• **Exercise instructions**
How many lines in the listing below include the word "bends"? Answer with the number and nothing else.

-- start Task input --

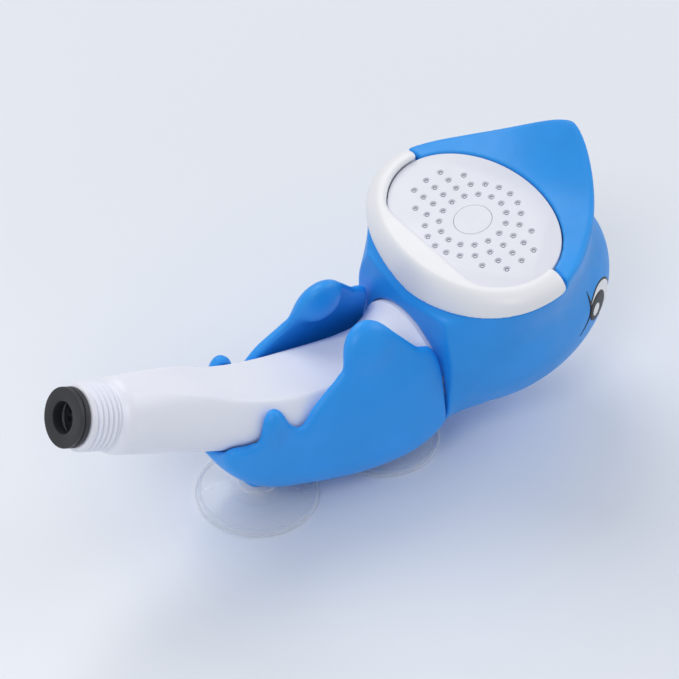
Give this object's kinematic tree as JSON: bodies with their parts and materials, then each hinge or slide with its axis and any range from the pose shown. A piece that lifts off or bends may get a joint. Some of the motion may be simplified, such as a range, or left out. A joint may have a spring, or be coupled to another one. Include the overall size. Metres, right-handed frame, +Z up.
{
  "type": "hand shower with suction cradle",
  "caption": "Child's hand shower shaped like a dolphin: the handset lies in a cradle on suction cups and lifts out, with an oval spray plate in its open mouth.",
  "frame": {"origin": "on the surface that the suction cups stand on, under the middle of the object's length and width", "axes": "+X from the water inlet to the head, +Y across to the object's left side, +Z up"},
  "size_m": [0.2103, 0.0858, 0.1033],
  "materials": {
    "blue_plastic": "satin",
    "soft_blue_plastic": "soft satin",
    "white_plastic": "satin",
    "warm_white_plastic": "satin",
    "black_rubber": "matt",
    "pale_silicone": "matt",
    "clear_vinyl": "clear gloss",
    "steel": "plain"
  },
  "bodies": {
    "holder": {"cradle": "blue_plastic", "rear_suction_cup": "clear_vinyl", "front_suction_cup": "clear_vinyl", "rear_cup_screw": "steel", "front_cup_screw": "steel", "left_flipper": "soft_blue_plastic", "right_flipper": "soft_blue_plastic"},
    "handset": {"handle_body": "white_plastic", "inlet_washer": "black_rubber", "inlet_screen": "white_plastic", "neck_nut": "white_plastic", "neck_seal": "black_rubber", "head_shell": "blue_plastic", "upper_jaw": "blue_plastic", "lower_jaw": "warm_white_plastic", "spray_plate": "white_plastic", "nozzle_mat": "pale_silicone", "chamber_seal": "black_rubber", "water_chamber": "white_plastic", "plate_screw": "steel", "centre_cap": "white_plastic"}
  },
  "joints": [
    {"name": "handset_lift", "type": "slide", "parent": "holder", "child": "handset", "axis": [0, 0, 1], "range_m": [0, 0.1], "deforming": ["left_flipper", "right_flipper"]}
  ]
}
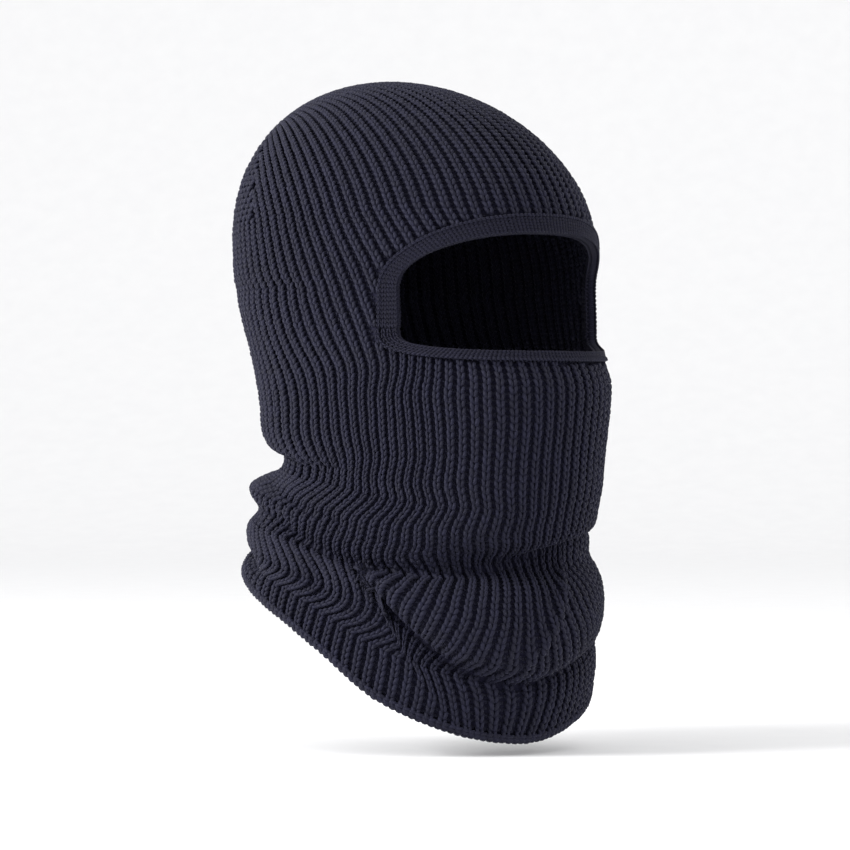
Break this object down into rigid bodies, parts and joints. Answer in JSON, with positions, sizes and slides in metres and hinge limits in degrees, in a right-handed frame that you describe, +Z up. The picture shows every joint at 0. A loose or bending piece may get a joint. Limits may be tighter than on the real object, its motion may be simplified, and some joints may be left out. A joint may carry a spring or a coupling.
{
  "type": "knitted balaclava",
  "caption": "Chunky rib-knit balaclava with one wide face opening, a smooth brow band and a long neck that folds at the nape and hangs as a bib.",
  "frame": {"origin": "on the head's centre line, at the height of the top of the head, where the head bears on the inside of the crown", "axes": "+Z up along the head, -Y out of the face opening, +X towards the wearer's left"},
  "size_m": [0.1793, 0.2211, 0.3287],
  "materials": {
    "rib_knit": "chunky one-by-one rib knit in navy acrylic yarn, soft and matt",
    "band_knit": "fine plain knit in the same navy yarn",
    "thread": "twisted navy sewing yarn",
    "label": "woven off-white label, blank"
  },
  "bodies": {
    "root": {"hood_shell": "rib_knit", "brow_band": "band_knit", "mouth_edge_band": "band_knit", "band_linking_thread": "thread", "mouth_edge_thread": "thread", "crown_seam_thread": "thread", "crown_tack": "thread", "hem_cast_off": "band_knit", "care_label": "label", "label_thread": "thread"}
  },
  "joints": []
}
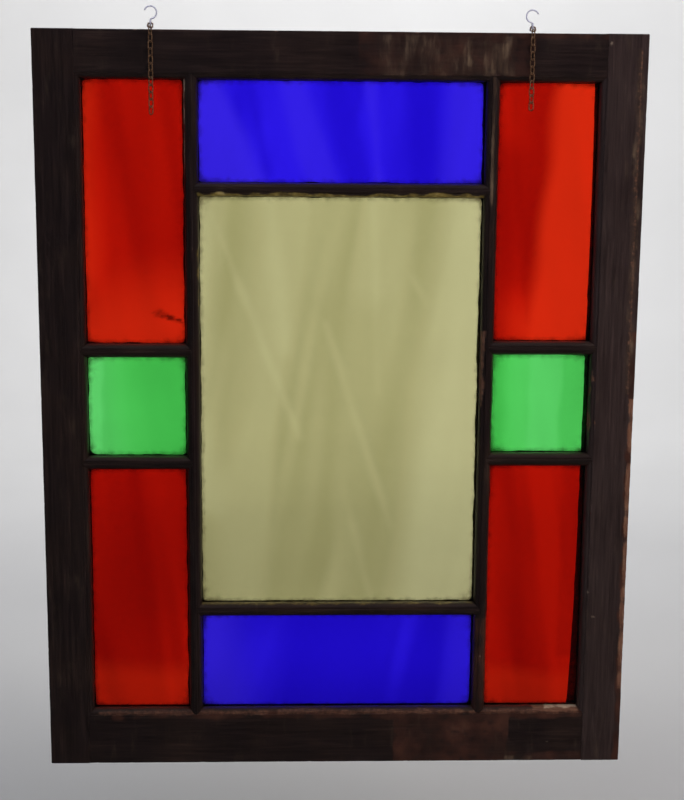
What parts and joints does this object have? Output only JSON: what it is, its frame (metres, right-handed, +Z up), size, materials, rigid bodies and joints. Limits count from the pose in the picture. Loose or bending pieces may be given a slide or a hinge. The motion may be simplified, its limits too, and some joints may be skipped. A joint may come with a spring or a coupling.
{
  "type": "coloured glass window sash",
  "caption": "Rectangular moulded wooden window sash with glazing bars and plain coloured glass panes, hung by wire hooks with short chains.",
  "frame": {"origin": "midway between the two hooks, at the height where the crowns of their bows bear", "axes": "+X to the right seen from the front, the moulded front faces -Y, +Z up"},
  "size_m": [0.762, 0.0426, 0.9835],
  "materials": {
    "stained_wood": "old softwood under dark stain and varnish, worn",
    "red_glass": "plain coloured sheet glass, clear",
    "green_glass": "plain coloured sheet glass, clear",
    "blue_glass": "plain coloured sheet glass, clear",
    "pale_glass": "pale tinted sheet glass, clear",
    "putty": "dried linseed oil putty, dirty",
    "zinc_wire": "zinc plated steel wire",
    "chain_brass": "dull brass, tarnished"
  },
  "bodies": {
    "root": {"stile_left": "stained_wood", "stile_right": "stained_wood", "rail_top": "stained_wood", "rail_bottom": "stained_wood", "muntin_left": "stained_wood", "muntin_right": "stained_wood", "bar_left_upper": "stained_wood", "bar_left_lower": "stained_wood", "bar_centre_upper": "stained_wood", "bar_centre_lower": "stained_wood", "bar_right_upper": "stained_wood", "bar_right_lower": "stained_wood", "glass_red_upper_left": "red_glass", "glass_red_lower_left": "red_glass", "glass_red_upper_right": "red_glass", "glass_red_lower_right": "red_glass", "glass_green_left": "green_glass", "glass_green_right": "green_glass", "glass_blue_top": "blue_glass", "glass_blue_bottom": "blue_glass", "glass_pale_centre": "pale_glass", "putty_red_upper_left": "putty", "putty_red_lower_left": "putty", "putty_red_upper_right": "putty", "putty_red_lower_right": "putty", "putty_green_left": "putty", "putty_green_right": "putty", "putty_blue_top": "putty", "putty_blue_bottom": "putty", "putty_pale_centre": "putty", "screw_eye_left": "zinc_wire", "screw_eye_right": "zinc_wire", "hook_left": "zinc_wire", "hook_right": "zinc_wire", "chain_left_01": "chain_brass", "chain_left_02": "chain_brass", "chain_left_03": "chain_brass", "chain_left_04": "chain_brass", "chain_left_05": "chain_brass", "chain_left_06": "chain_brass", "chain_left_07": "chain_brass", "chain_left_08": "chain_brass", "chain_left_09": "chain_brass", "chain_left_10": "chain_brass", "chain_left_11": "chain_brass", "chain_left_12": "chain_brass", "chain_left_13": "chain_brass", "chain_right_01": "chain_brass", "chain_right_02": "chain_brass", "chain_right_03": "chain_brass", "chain_right_04": "chain_brass", "chain_right_05": "chain_brass", "chain_right_06": "chain_brass", "chain_right_07": "chain_brass", "chain_right_08": "chain_brass", "chain_right_09": "chain_brass", "chain_right_10": "chain_brass", "chain_right_11": "chain_brass", "chain_right_12": "chain_brass"}
  },
  "joints": []
}
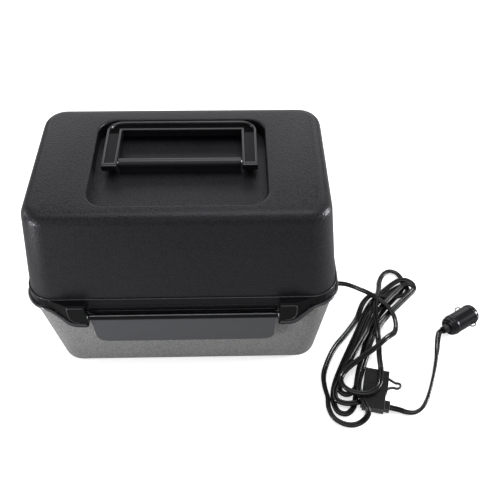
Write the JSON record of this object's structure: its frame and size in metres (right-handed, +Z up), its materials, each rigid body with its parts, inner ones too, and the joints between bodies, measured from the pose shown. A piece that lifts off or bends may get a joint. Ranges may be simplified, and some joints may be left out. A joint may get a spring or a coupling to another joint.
{
  "type": "electric lunch box",
  "caption": "Black insulated electric lunch box with a hinged lid, front latch, folding top handle and a coiled twin lead with a fuse holder and a 12 volt plug.",
  "frame": {"origin": "on the floor, under the middle of the case", "axes": "+X to the right along the case's width, -Y to the front where the latch is, +Z up"},
  "size_m": [0.4301, 0.2392, 0.198],
  "materials": {
    "case_plastic": "satin black, fine leather grain",
    "gloss_plastic": "smooth gloss black",
    "flex_plastic": "flexible satin black",
    "lining": "satin anodised sheet",
    "steel": "bright plated steel",
    "wool": "mineral wool",
    "mica": "pressed mica sheet",
    "ribbon": "nickel chrome ribbon",
    "contact_brass": "plain brass",
    "block": "off-white steatite",
    "seal": "grey silicone rubber",
    "foot": "matt black rubber",
    "wire": "red silicone insulation",
    "fuse": "translucent amber"
  },
  "bodies": {
    "base": {"base_shell": "case_plastic", "base_insulation": "wool", "base_liner": "lining", "heater_cover": "mica", "heater_ribbon": "ribbon", "heater_board": "mica", "heater_clamp": "steel", "heater_nuts": "steel", "heater_terminals": "contact_brass", "thermostat": "steel", "thermal_fuse": "block", "terminal_block": "block", "inner_leads": "wire", "base_liner_screws": "steel", "rubber_feet": "foot", "hinge_pins": "steel", "cord_gland": "flex_plastic", "cord_lead": "flex_plastic", "cord_hank": "flex_plastic", "cord_tail": "flex_plastic", "fuse_holder_body": "gloss_plastic", "fuse_holder_cap": "gloss_plastic", "fuse_cap_tether": "flex_plastic", "blade_fuse": "fuse", "fuse_contacts": "contact_brass", "plug_body": "gloss_plastic", "plug_collar": "gloss_plastic", "plug_ring": "gloss_plastic", "plug_side_contacts": "steel", "plug_strain_relief": "flex_plastic"},
    "lid": {"lid_shell": "case_plastic", "lid_insulation": "wool", "lid_liner": "lining", "lid_seal": "seal", "lid_liner_screws": "steel", "handle_pivot_bar": "gloss_plastic", "handle_bar_screws": "steel", "handle_pins": "steel", "latch_pin_rod": "steel"},
    "handle": {"handle": "gloss_plastic"},
    "latch": {"latch": "case_plastic"},
    "plug_tip": {"plug_tip": "steel"}
  },
  "joints": [
    {"name": "lid_hinge", "type": "hinge", "parent": "base", "child": "lid", "pos_m": [0, 0.0895, 0.0982], "axis": [-1, 0, 0], "range_deg": [0, 105]},
    {"name": "latch_hinge", "type": "hinge", "parent": "lid", "child": "latch", "pos_m": [0, -0.088, 0.0946], "axis": [-1, 0, 0], "range_deg": [0, 100]},
    {"name": "handle_hinge", "type": "hinge", "parent": "lid", "child": "handle", "pos_m": [0, -0.0015, 0.194], "axis": [1, 0, 0], "range_deg": [0, 90]},
    {"name": "plug_tip_slide", "type": "slide", "parent": "base", "child": "plug_tip", "axis": [-0.8526, -0.5225, 0], "range_m": [0, 0.003], "stiffness_N_per_m": 1500}
  ]
}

-- end Task input --

• **Answer**
2